Google's Android Security Bulletin details the potential vulnerabilities addressed by the August updates, but it's not too rare to see other small bug fixes and adjustments hidden among the changes.

There are a couple of unexpected additions to the list of changelogs this month. The most curious one is actually for Lollipop, and even stranger is that it's intended for the Nexus 10. Near the end of July, build number LMY49M appeared with the tag android-5.1.1_r38. The build number doesn't currently appear on the Nexus Factory Images page or any related distributions (i.e. OTAs and proprietary binaries), but it is in the official list of build numbers for all Nexus devices, where the Nexus 10 is specifically identified as the recipient for that version. Given that the 'J' build released in April was the last to officially support the Nexus 10, it's interesting to see a later build show up now, and it may be of some value to ROM builders if newer binaries are also available. Still, it's only a Lollipop update, so it's not likely to make much of a difference since there are already third-party Marshmallow builds available for the Nexus 10.
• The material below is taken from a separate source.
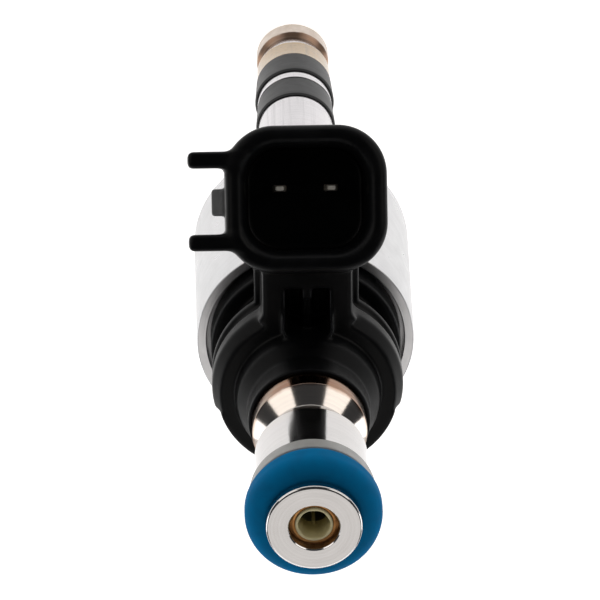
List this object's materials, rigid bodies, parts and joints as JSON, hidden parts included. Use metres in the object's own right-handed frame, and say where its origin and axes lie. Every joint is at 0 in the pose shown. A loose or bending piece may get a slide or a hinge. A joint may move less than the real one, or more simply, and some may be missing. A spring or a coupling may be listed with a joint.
{
  "type": "fuel injector",
  "caption": "Slim solenoid injector: flanged inlet with O-ring, black overmould with angled two-pin socket, round steel housing and long stepped nozzle with two seals.",
  "frame": {"origin": "centre of the nozzle's end face, on the injector axis", "axes": "+Z along the injector axis from the nozzle tip to the fuel inlet; the plug socket is on the -Y side; the plug's guide rails are on the +X side"},
  "size_m": [0.0214, 0.0373, 0.09],
  "materials": {
    "inlet_steel": "turned and polished, faint straw heat tint at the collar",
    "blue_seal": "smooth moulded fluoroelastomer, blue",
    "backup_plastic": "smooth, slightly translucent",
    "filter_brass": "drawn brass, darkened",
    "filter_plastic": "cream moulded plastic",
    "filter_mesh": "fine woven screen",
    "black_plastic": "black glass-filled plastic, satin",
    "terminal_metal": "tin-plated brass",
    "housing_steel": "satin turned steel",
    "soft_iron": "pressed magnetic steel",
    "bobbin_plastic": "brown moulded plastic",
    "copper_wire": "enamelled copper wire",
    "sleeve_steel": "drawn stainless steel",
    "spring_steel": "spring wire",
    "needle_steel": "ground",
    "ball_steel": "lapped",
    "nozzle_steel": "turned and polished, straw heat tint near the tip",
    "tip_steel": "heat tinted, beige to brown",
    "dark_seal": "carbon-filled PTFE"
  },
  "bodies": {
    "injector_body": {"inlet_fitting": "inlet_steel", "inlet_o_ring": "blue_seal", "backup_ring": "backup_plastic", "filter_collar": "filter_brass", "filter_basket": "filter_plastic", "filter_mesh": "filter_mesh", "connector_housing": "black_plastic", "terminal_plus": "terminal_metal", "terminal_minus": "terminal_metal", "solenoid_housing": "housing_steel", "flux_washer": "soft_iron", "coil_bobbin": "bobbin_plastic", "coil_winding": "copper_wire", "valve_sleeve": "sleeve_steel", "pole_core": "soft_iron", "adjusting_sleeve": "sleeve_steel", "return_spring": "spring_steel", "needle_guide": "needle_steel", "nozzle_tube": "nozzle_steel", "valve_seat": "tip_steel", "combustion_seal_lower": "dark_seal", "combustion_seal_upper": "dark_seal"},
    "needle_group": {"needle": "needle_steel", "valve_ball": "ball_steel", "upper_stop_ring": "needle_steel", "lower_stop_ring": "needle_steel", "damper_spring": "spring_steel"},
    "armature": {"armature": "soft_iron"}
  },
  "joints": [
    {"name": "needle_lift", "type": "slide", "parent": "injector_body", "child": "needle_group", "axis": [0, 0, 1], "range_m": [0, 0.00008], "stiffness_N_per_m": 200, "springref_m": -0.001, "deforming": ["return_spring"]},
    {"name": "armature_damping", "type": "slide", "parent": "needle_group", "child": "armature", "axis": [0, 0, 1], "range_m": [-0.00005, 0], "stiffness_N_per_m": 100, "springref_m": 0.001, "deforming": ["damper_spring"]}
  ]
}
For those building software to integrate with Android for Work, there's a "test harness" project that may be useful or interesting. The tag is named afw-test-harness-1.5 and it's based on android-6.0.0_r6.

Are you reading the changelogs?

There are a lot of questions and confusion surrounding changelogs, so here are a few reminders and tips that might answer a few of those issues and hopefully clear some things up.

To begin with, all changelogs are named with their starting and ending tags. That's because changelogs pick up where previous changelogs left off, but the names and numbers aren't necessarily sequential. For example, 6.0.1_r56 is based on r48, not on r55. Changelogs always build off of another changelog, sometimes even in the same month. Also remember that while most patches are only written once, multiple development branches are running in parallel, so a single patch may be listed in more than one changelog, but usually only once per device.

Also remember that these changelogs only list changes uploaded to the Android Open Source Project. They do not include changes made to the closed source proprietary binaries used to build the final firmware for a device. Sometimes a new tag and build number are created for updates where only those binaries have been changed, which usually results in a changelog where only a build number has been incremented.

Finally, changelogs for developer previews contain only a short list of changes. This is because Google does not post the full code for a new version of Android until the OS is final. Most of the code disclosed prior to a final OS release is usually for compliance with the GPL or similarly licensed projects, or belonging to projects Google itself chooses to make available in advance.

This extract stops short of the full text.